One of the not-well-recognized channels by which private equity orthodoxy, meaning the general-partner-favoring party line, is propagated and defended is via private equity consultants. CalPERS’ consultant, Pension Consulting Alliance (PCA), performed this role during the most recent Investment Committee meeting.

Pension Consultants: The Stealthy Power Behind the Throne

Jay Youngdahl, an attorney who has regularly advised pension trustees, argued in a 2013 paper, Investment Consultants and Institutional Corruption, that investment consultants are an unrecognized power behind the throne. From the abstract:

Investment consultants stand as gatekeepers between large investors, such as private and public retirement funds, and those from “Wall Street” who design and sell financial products.

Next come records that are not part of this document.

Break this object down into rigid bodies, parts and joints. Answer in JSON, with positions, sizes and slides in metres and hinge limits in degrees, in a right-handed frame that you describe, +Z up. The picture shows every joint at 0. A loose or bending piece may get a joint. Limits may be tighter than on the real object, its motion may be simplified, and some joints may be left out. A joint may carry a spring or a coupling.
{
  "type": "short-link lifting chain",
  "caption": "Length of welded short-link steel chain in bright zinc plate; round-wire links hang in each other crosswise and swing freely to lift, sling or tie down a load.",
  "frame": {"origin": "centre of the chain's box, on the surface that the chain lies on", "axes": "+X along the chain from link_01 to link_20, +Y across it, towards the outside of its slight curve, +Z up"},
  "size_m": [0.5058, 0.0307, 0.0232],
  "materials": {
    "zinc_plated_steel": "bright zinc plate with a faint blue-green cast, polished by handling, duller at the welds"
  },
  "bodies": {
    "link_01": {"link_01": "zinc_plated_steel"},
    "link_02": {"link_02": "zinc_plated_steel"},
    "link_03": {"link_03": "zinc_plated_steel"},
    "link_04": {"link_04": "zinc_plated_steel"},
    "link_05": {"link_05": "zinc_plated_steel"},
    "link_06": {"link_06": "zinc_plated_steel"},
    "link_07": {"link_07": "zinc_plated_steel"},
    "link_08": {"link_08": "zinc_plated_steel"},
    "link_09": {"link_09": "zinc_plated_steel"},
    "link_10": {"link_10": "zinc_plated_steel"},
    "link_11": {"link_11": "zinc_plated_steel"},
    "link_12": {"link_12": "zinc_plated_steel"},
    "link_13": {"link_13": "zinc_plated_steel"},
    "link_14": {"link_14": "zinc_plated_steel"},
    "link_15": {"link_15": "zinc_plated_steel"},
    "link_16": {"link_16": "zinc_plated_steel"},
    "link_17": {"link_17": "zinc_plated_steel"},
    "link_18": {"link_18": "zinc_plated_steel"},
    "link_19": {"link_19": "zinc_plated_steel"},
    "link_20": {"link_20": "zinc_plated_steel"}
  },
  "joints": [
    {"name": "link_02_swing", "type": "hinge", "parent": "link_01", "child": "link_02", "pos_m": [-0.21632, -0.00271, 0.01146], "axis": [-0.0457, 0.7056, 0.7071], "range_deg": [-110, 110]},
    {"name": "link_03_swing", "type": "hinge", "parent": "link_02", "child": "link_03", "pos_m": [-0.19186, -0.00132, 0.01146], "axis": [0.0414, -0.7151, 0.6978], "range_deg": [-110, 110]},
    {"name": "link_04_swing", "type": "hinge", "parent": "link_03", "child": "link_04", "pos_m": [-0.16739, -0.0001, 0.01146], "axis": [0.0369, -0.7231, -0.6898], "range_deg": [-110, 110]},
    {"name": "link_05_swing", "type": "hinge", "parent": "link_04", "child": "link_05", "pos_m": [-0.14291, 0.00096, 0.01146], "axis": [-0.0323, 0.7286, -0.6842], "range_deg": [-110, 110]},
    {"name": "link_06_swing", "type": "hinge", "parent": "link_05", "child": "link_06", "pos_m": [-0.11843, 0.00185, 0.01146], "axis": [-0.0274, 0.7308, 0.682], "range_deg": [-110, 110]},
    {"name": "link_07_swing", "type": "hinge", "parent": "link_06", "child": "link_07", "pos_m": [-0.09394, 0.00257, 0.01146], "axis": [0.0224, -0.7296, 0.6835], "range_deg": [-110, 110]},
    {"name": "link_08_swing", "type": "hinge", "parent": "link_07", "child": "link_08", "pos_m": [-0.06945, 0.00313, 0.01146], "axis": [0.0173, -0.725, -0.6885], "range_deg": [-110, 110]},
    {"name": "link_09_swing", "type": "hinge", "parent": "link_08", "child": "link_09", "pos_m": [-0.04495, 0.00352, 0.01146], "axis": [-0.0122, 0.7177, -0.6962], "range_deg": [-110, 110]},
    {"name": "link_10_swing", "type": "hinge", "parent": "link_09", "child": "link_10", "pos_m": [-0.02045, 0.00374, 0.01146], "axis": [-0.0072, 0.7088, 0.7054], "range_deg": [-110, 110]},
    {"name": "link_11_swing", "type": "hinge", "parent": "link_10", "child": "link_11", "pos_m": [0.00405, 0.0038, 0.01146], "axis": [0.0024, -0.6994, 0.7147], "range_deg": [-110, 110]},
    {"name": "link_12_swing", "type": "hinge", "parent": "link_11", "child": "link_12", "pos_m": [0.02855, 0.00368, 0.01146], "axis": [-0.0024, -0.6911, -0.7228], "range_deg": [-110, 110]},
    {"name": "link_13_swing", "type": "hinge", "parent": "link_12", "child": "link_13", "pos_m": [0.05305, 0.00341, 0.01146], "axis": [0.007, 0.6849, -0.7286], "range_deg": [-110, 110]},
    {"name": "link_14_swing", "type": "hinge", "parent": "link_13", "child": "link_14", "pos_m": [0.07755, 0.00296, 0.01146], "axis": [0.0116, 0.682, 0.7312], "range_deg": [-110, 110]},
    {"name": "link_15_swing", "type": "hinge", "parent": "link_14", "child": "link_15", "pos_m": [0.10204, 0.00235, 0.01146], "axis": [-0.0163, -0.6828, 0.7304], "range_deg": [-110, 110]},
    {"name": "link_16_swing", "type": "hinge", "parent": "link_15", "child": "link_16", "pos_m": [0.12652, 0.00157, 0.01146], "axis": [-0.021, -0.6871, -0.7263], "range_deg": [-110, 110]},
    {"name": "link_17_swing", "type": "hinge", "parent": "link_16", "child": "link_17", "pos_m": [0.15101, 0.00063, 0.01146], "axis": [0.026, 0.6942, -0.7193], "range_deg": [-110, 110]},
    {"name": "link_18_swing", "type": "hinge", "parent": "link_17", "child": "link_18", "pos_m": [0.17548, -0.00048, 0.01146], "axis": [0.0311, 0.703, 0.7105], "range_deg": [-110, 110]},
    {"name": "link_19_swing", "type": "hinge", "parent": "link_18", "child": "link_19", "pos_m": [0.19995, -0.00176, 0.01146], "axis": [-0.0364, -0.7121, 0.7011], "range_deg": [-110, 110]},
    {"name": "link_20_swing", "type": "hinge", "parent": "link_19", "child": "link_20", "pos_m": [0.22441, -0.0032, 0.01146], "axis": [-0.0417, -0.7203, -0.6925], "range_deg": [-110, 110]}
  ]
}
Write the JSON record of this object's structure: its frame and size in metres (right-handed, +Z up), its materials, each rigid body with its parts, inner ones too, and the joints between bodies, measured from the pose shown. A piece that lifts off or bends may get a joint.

Investment consultants hired by these asset owners practically control many investment decisions. Yet, as a whole the profession failed to protect asset owners in the recent financial crisis and has yet to engage in serious self-examination. Much of the reason for the failure can be traced to institutional corruption, which takes the form of conflicts of interest, dependencies, and pay-to-play activity. In addition, a claimed ability to accurately predict the financial future, an ambiguous legal landscape, and a tainted financial environment provide a fertile soil for institutional corruption. This institutional corruption erodes the confidence and effectiveness of the retirement and investment systems today.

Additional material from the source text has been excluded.